On the court, Lopez gives Los Angeles a legitimate post presence for the first time since the Pau Gasol-Andrew Bynum era. He averaged 20.5 points a game last season for the Brooklyn Nets. His skill-level around the basket will offer the Lakers an outlet for getting an easy basket. Most impressively, he shot a respectable 34.6-percent from three-point range. This aspect should help to keep the floor spread for Walton’s free-flowing offense (and also for Randle’s ability to create and attack the rim).
The Lakers also shored up the shooting guard position — as they inked Kentavious Caldwell-Pope to a 1-year/$18 million deal. Formerly of Detroit, KCP is a considerable upgrade both as a defender and also in terms of athleticism. He’s also a sneaky-good shooter — nailing 35.0-percent of his three-point attempts. Best of all, the 24-year-old will come off the books next summer — thus preserving the Lakers’ precious cap space.
And then…there’s Lonzo Ball. We can talk about the collection of young players LA accrued during this summer’s NBA Draft. Kyle Kuzma is an interesting player as a stretchy four with good athleticism. Josh Hart also possesses traits (toughness, high character) that have been desperately needed within the team. Thomas Bryant has been somewhat of a pleasant surprise as the potential third-team center.
However, it all starts and ends with the uber-talented point guard from UCLA. He is the engine of this potentially playoff-bound team. Ball struggled immensely in his opening game — going 2-of-15 for five points. Lonzo failed to keep his man out of the lane on the defensive end of the floor, and settled for far too many threes. It certainly was not his best effort. The vultures circling around this lackluster effort were quick to bash his performance.
In his second contest, Ball registered a triple-double (11-11-11) — something he inexplicably never did during his time in college. His ability to manipulate the basketball was truly on display. If it weren’t for his teammates missing wide-open shots, Ball could’ve easily registered 15 or 16 assists.

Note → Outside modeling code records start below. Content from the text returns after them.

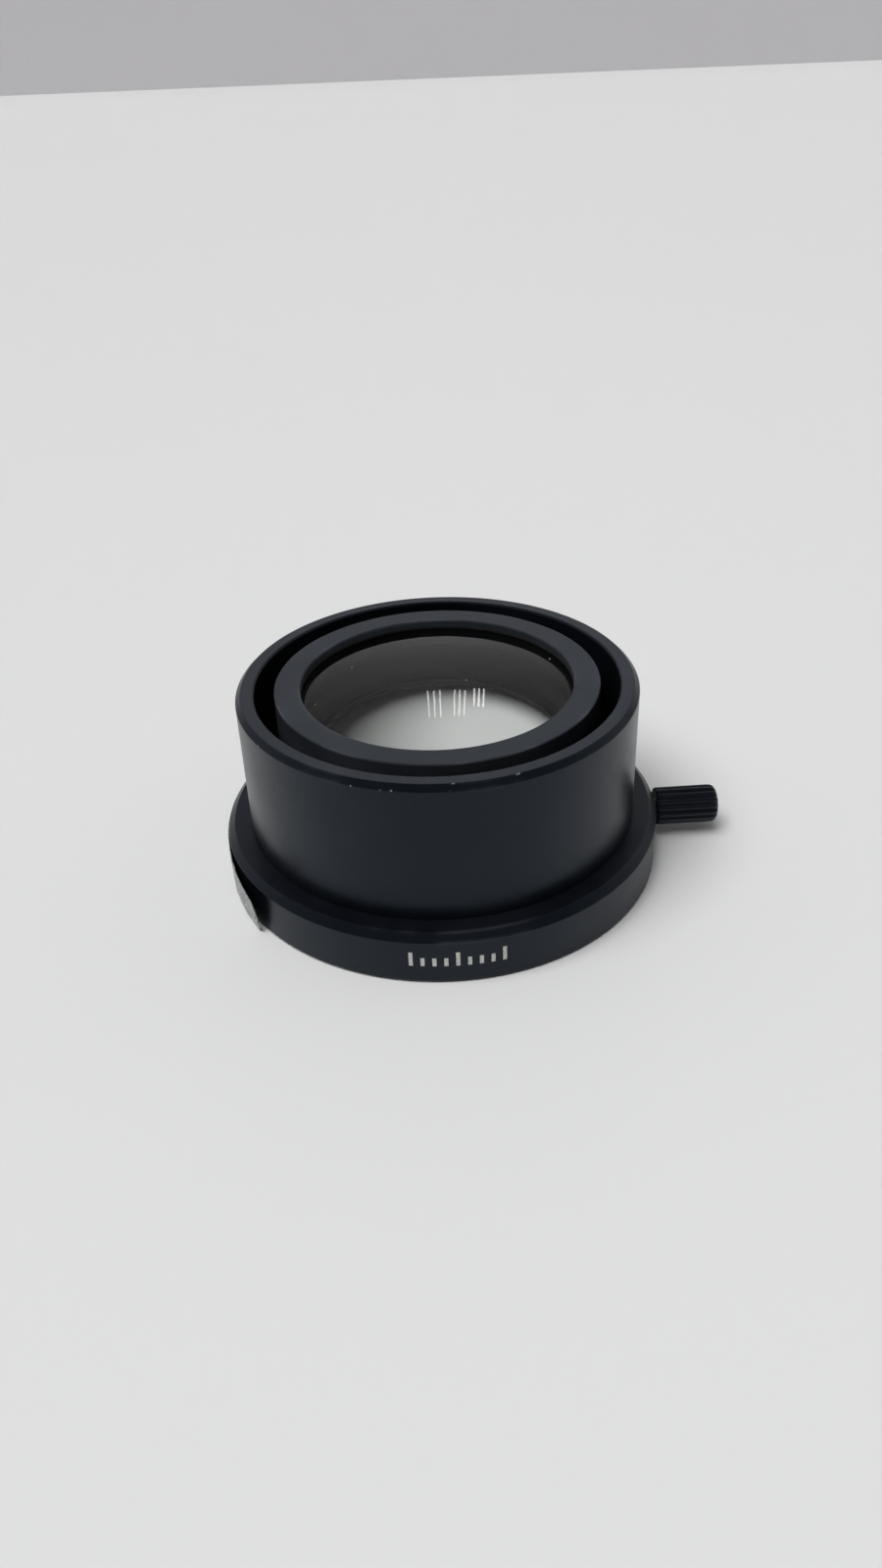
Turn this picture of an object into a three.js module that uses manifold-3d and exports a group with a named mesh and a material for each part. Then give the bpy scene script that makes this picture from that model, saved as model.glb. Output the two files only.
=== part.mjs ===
// Clamp-on darkroom enlarger lens: a flanged barrel with a cemented doublet and a side clamp screw.
// Millimetres, +Z up. The origin is the centre of the flange's open face, on the optical axis,
// and the clamp screw points along +X. The lens stands on its flange with the front glass on top.
import * as THREE from "three";
import { mergeVertices } from "three/addons/utils/BufferGeometryUtils.js";
import Module from "manifold-3d";

const wasm = await Module();
wasm.setup();

// ---- driving dimensions ----
const FLANGE_R = 36;
const FLANGE_H = 8.8;
const FLANGE_TOP_CHAMFER = 1.15;
const FLANGE_FOOT_CHAMFER = 0.5;
const SOCKET_R = 30;
const SOCKET_DEPTH = 7.2;
const SOCKET_MOUTH_CHAMFER = 0.4;
const PORT_R = 26.1;

const BARREL_R = 32;
const BARREL_BORE_R = 29;
const BARREL_TOP = 32.1;
const BARREL_CHAMFER = 0.85;
const BARREL_INNER_CHAMFER = 0.3;
const WEB_TOP = 12;
const WEB_BORE_R = 24.45;

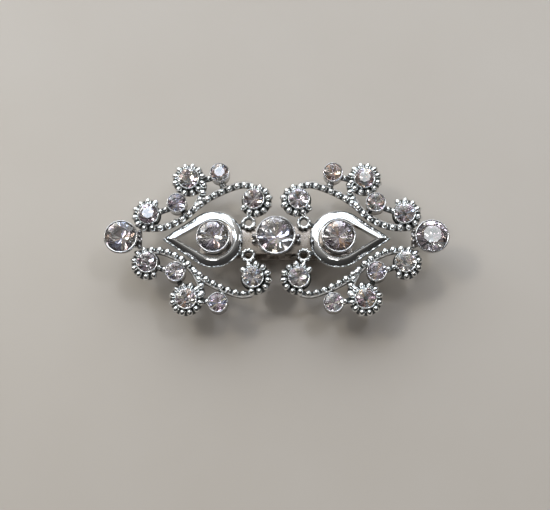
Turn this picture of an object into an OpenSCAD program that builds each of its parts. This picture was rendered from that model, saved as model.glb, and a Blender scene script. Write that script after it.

He won’t be asked to score the basketball — particularly with Randle, Lopez, and Ingram commanding a large chunk of the shots. Truthfully, this suits Ball just fine. He’ll be tasked with pushing the tempo, slinging the ball around the court, and putting his teammates in position to score the basketball. It’s a far cry from Russell — whom was clearly more concerned with shooting the ball as opposed to involving the other players on the court.
When looking at the conference, the Lakers should be better than Phoenix, Sacramento, and Dallas. New Orleans will be a toss-up — though the potentially combustible pairing of DeMarcus Cousins and Anthony Davis could lead the Pelicans into a rebuild (aka blowing the team up with a trade of one of their star big men).
Assuming New Orleans continues to float in utter mediocrity, the Lakers will be competing against the likes of Memphis, Portland, Denver, Minnesota, and Utah for a spot. While the top five seeds seem very solidified (Golden State, San Antonio, Houston, Oklahoma City, Los Angeles Clippers), everything else beyond that is a relative crapshoot.
This year’s team is long across the board — as the projected starters go 6’6″ (Ball), 6’5″ (Caldwell-Pope), 6’9″ (Ingram), 6’9″ (Randle), and 7’0″ (Lopez). It’s also a versatile bunch, with four of the players possessing the ability to bring the ball up and initiate the offense. If the Lakers can add Rajon Rondo to the mix, it would give the team yet another ball-handler — in addition to a veteran leader for Ball.
For the first time in seemingly five years, things appear to be on the right track. Both Ingram and Randle will have breakout years, Lopez will be a borderline 20-and-10 player, Caldwell-Pope will play out of his mind for a rich contract next season, and Ball will demonstrate why his passing skills and basketball I.Q. are transcendent.
In the process, the Lakers will sneak in as a playoff team in the rugged Western Conference.